History pressed into the ground
The name remembers a pack-mule that once halted here, a living milestone on the smugglers’ route between Portugal and Spain. During the War of Restoration the quiet was shredded by artillery: in 1661 the Spanish Duke of Osuna stormed through, only to be routed by Portuguese militia; two years later local commander Afonso Furtado repeated the feat. A timber-and-earth fort was thrown up on the knoll where the bus stop now stands; older residents still point to a low rise beside the road and say, “It was there,” as though the soil itself kept watch.
Lime-wash and granite
The 19th-century parish church rises dead-centre, its white walls tightening the grey granite corners. The bell counts the hours, the echo rolling down the slope like a slow wave. Beside it, the tiny Chapel of Santo Cristo shelters the devotion of Vale da Mula’s 74 pensioners – almost half the population. In August the feast of Santo António hijacks the calendar: long tables buckle under grilled kid, peppery olive oil and vinho cheio; António from the café serves bifanas so juicy they should be licensed, then downs spatula, picks up trumpet and marches with the village band until the wine runs out.
Tastes that map the land
On the plate the territory becomes Azeite da Beira Alta DOP – green-gold oil pressed from olives that survive minus-eight winters – and Cabrito da Beira IGP, milk-fed goat reared on the surrounding scrub. This is not performance cooking; it is Tuesday lunch, flavours condensed by repetition. Bed down at D. Amélia’s sandstone house where the valley view comes with a soundtrack of distant dogs, or in the cooperative’s simpler rooms where the only tariff is silence. Dawn fog pools between the ridges; the café unlocks at eight – wait, and the espresso is worth it.
What lingers
By late afternoon the light thickens to honey and the shadows stretch like elastic. Fourteen children still career through the lanes – enough for an occasional cry to ricochet off the granite before the hush closes again.

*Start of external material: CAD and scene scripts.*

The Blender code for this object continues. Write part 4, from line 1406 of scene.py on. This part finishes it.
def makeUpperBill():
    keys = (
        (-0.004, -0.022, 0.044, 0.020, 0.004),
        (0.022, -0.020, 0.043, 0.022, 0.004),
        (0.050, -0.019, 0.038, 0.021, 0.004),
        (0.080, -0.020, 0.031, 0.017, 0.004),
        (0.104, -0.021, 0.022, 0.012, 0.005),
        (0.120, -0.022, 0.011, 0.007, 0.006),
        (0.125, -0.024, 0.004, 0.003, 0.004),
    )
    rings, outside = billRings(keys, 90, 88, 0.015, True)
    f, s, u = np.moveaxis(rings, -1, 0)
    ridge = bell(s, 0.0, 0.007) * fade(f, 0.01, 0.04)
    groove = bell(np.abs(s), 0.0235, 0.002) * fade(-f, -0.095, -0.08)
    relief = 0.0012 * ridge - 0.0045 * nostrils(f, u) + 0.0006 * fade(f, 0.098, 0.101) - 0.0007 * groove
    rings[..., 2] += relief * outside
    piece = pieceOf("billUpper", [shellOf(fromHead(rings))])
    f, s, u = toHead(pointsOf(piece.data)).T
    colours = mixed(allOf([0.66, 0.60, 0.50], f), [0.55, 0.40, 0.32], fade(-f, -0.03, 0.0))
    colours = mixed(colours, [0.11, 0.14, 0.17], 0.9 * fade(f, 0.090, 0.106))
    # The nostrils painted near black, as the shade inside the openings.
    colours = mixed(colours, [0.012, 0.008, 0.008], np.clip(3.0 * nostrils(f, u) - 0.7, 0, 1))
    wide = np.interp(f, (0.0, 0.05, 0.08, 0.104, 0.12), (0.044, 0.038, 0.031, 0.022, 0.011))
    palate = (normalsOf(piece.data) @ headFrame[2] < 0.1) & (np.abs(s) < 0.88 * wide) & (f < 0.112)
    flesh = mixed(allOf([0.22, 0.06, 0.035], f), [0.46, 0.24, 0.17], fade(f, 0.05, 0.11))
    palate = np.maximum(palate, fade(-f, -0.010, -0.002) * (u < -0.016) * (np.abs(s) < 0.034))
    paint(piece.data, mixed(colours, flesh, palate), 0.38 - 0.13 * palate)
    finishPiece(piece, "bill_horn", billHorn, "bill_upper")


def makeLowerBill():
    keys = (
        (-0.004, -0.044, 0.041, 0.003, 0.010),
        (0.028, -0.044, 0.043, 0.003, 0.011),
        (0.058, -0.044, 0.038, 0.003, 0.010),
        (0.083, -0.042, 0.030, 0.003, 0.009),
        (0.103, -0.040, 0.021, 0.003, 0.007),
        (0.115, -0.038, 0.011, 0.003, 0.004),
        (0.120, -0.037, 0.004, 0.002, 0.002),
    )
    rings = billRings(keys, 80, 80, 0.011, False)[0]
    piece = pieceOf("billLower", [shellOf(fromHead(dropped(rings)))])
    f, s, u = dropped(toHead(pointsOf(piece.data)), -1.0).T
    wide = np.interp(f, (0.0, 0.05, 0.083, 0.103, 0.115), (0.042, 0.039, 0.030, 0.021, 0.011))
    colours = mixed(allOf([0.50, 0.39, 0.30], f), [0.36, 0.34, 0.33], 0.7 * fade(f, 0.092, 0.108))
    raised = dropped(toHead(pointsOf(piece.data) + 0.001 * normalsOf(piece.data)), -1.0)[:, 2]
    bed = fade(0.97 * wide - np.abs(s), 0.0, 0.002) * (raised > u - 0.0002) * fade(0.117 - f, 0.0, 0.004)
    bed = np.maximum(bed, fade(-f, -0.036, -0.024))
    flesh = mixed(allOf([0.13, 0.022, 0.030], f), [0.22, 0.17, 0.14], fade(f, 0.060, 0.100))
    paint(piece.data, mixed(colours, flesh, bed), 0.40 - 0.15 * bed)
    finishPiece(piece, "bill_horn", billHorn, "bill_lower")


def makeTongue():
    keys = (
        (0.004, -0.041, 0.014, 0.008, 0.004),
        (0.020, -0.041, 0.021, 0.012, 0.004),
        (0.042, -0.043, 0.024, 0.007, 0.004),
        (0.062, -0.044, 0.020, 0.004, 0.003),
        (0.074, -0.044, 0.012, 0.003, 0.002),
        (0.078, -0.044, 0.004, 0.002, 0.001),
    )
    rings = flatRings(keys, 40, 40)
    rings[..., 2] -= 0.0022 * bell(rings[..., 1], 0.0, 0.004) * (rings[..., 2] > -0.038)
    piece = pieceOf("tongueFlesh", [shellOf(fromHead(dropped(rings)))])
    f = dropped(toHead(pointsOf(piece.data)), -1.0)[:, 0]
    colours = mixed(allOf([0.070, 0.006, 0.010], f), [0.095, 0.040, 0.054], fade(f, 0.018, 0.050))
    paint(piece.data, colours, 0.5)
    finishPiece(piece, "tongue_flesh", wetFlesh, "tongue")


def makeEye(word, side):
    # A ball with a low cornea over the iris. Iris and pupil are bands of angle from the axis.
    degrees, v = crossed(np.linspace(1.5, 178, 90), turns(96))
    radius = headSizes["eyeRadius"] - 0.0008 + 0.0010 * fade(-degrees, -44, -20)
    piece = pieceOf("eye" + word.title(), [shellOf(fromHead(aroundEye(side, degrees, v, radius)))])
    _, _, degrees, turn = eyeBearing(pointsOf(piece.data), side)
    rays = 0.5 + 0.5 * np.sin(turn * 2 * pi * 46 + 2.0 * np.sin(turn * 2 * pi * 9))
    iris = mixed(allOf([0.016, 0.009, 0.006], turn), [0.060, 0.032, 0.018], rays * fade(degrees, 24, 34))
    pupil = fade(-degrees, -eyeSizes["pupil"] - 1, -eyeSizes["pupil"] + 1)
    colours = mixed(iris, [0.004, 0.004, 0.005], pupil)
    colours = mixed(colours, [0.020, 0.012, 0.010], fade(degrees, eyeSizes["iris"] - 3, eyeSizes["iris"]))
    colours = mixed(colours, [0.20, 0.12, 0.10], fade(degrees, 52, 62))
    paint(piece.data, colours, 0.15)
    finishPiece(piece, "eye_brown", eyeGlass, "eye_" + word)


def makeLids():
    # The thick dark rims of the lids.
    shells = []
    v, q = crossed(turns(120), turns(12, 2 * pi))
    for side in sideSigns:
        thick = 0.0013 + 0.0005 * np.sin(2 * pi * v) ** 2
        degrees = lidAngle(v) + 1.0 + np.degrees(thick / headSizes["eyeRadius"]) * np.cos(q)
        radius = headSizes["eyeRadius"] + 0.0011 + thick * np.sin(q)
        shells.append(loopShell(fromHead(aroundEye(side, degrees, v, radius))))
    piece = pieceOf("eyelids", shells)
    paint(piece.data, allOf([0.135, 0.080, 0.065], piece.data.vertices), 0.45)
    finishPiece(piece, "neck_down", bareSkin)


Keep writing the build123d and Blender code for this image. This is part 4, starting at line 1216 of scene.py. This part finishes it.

What remains is the low conversation of wind in the olives, the squeal of a wrought-iron gate, a plume of wood-smoke curling from a single chimney. Vale da Mula offers no epiphanies, only the rarer gift of pause: the exact weight of stone under your sole, the precise temperature of air that has slipped across the Spanish plain. Stay for sunset and pack a jumper – the cold always arrives earlier than you expect.